I'd like to hear any constructive criticism (preferably sandwiched between some praise) and ideas of what you might like going forward.
Email privately if you like.

Tuesday, 3 March 2015

Barony History

Changelings have always been active in the area since records of such were kept but the first true "occupation" if the area that was to become the Cambridge Barony was in Norman times.
However the Diocese of Ely predates it as a Barony in Cambridgeshire which was settled by Blackbird Bishops and members of the Scarecrow Ministry.

Then in Tudor times a group of lost set up their own Barony taking after the University there they formed it as a College "Michaelhouse College".
Their goal was not to educate young lost but to set up a centre of deeper learning for Changelings to concentrate their studies. However it did help some lost learn the ropes.

Over the many years between then and the Victorian period the barony slowly withered until it was barely a motley with a baronial title. But then as the town grew with the railway so the barony grew again too, rejuvenated but somewhat shifted in focus, it solidified over the Victorian era into a centre of learning and research.

It became a place where newer lost came and learnt how to survive and thrive under the guidance of the winter court.
Where Spring and Autumn undertook deep research into hedge herbology and the secrets of magic and tokens.
Where Summer hosted competitions to hone skills needed to fight the gentry and adventured deep into the hedge for Glory bringing back treasures.
Winter vetted these and his many away but others supplied the libraries and laboratories of the other courts.

The leading force behind the rejuvenation was a motley that came to Cambridge from elsewhere in the freehold when it was at its lowest Ebb.
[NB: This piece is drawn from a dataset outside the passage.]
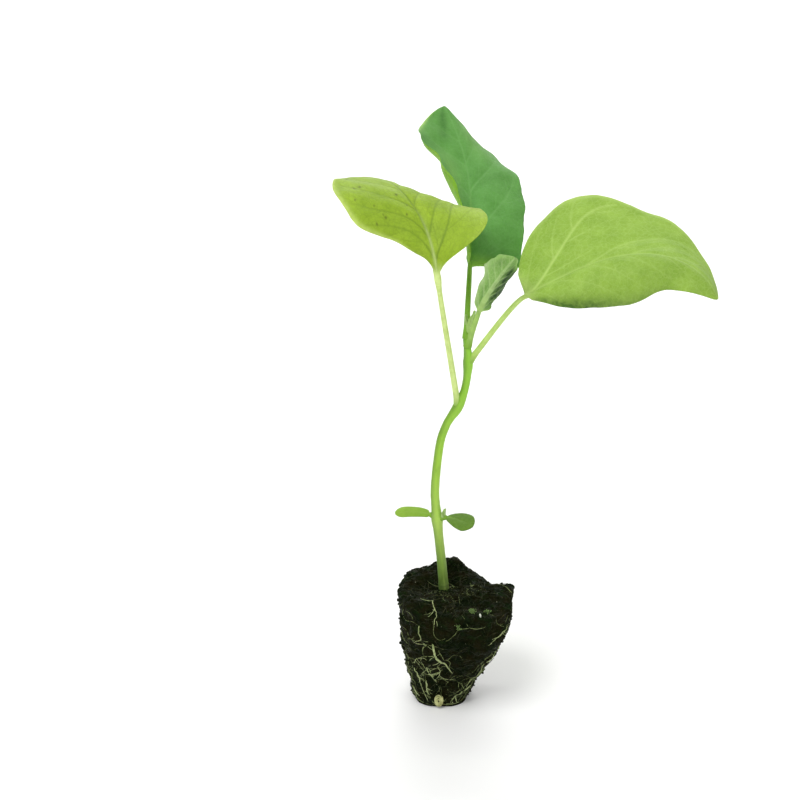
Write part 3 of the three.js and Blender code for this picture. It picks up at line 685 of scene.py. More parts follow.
def soil_material(name, dark, light):
    m = Shading(name)
    place = m.object_place()
    grain, clods = m.noise(place, 0.6, 5, 0.7), m.noise(place, 4.5, 4, 0.6)
    colour = m.mix(m.remap(grain, 0.38, 0.72), dark, light)
    colour = m.mix(m.remap(clods, 0.42, 0.62, 0.0, 0.7), colour, srgb(30, 24, 10))
    crumbs = m.cells(place, 0.8, "F1")
    colour = m.mix(m.remap(crumbs, 0.0, 0.5, 0.5, 0.0), colour, srgb(34, 44, 20))
    algae = m.times(m.remap(m.noise(place, 3.2, 3), 0.56, 0.66), m.value("upper"))
    colour = m.mix(m.times(algae, 0.4), colour, srgb(24, 46, 14))
    wet = m.noise(place, 3, 3)
    rough = m.remap(wet, 0.4, 0.6, 0.42, 0.9)
    normal = m.bump(grain, 0.9, 0.35)
    normal = m.bump(m.noise(place, 0.22, 3), 0.7, 0.1, normal)
    return m.finish(colour, rough, normal, Specular_IOR_Level=0.05, Specular_Tint=(0.5, 0.8, 0.35, 1))


def root_material(name, pale, shade):
    m = Shading(name)
    place = m.object_place()
    stain = m.noise(place, 1.6, 4, 0.6)
    colour = m.mix(m.remap(stain, 0.35, 0.7), pale, shade)
    colour = m.mix(m.remap(m.noise(place, 0.5, 2), 0.55, 0.75, 0.0, 0.7), colour, srgb(96, 86, 52))
    normal = m.bump(m.noise(place, 0.25, 3), 0.6, 0.08)
    rough = m.remap(stain, 0.2, 0.8, 0.5, 0.75)
    return m.finish(colour, rough, normal, Specular_IOR_Level=0.15, Subsurface_Weight=0.2,
                    Subsurface_Radius=(1, 0.9, 0.6), Subsurface_Scale=0.3 * MM)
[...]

They took on the names of Colleges instead of their former names.
Over the years the motley went through many incarnations as people joined others left or died. Towards the period of the fall they were given to twist naming conventions Sidney was a female autumn Darkling , Trinity a male elemental summer courtier who liked bombs, Darwin liked doing crazy stunts etc.
And they tended to be very summer court focused with other court members as "support".

(Nb other Motleys existed these were prominent in the history and to give an example motley)

Then Ten years ago, whilst everyone in the freehold if not country was focused on the cold war towards Bristol, one email was sent by Johns (a hunterheart (hound) from the colleges motley) to summer courtiers asking for assistance to arrest the Chancellor and three professors, nothing more - but then he was always a man of few words.
Half a day later the winter court of Ely receive a garbled phone call from a winter courtier from Cambridge saying refugees are inbound.
Ely moves to respond and picks up three winter courtiers who fled through the hedge along a trod one has one can't talk, another stares into the distance and the last howls in anguish. All clarity is crushed for them but the bishops have tried over the years. Others have tried to discover what they encountered but to little avail.
As of 2015 only the second still lives, however the bishops are open to questions.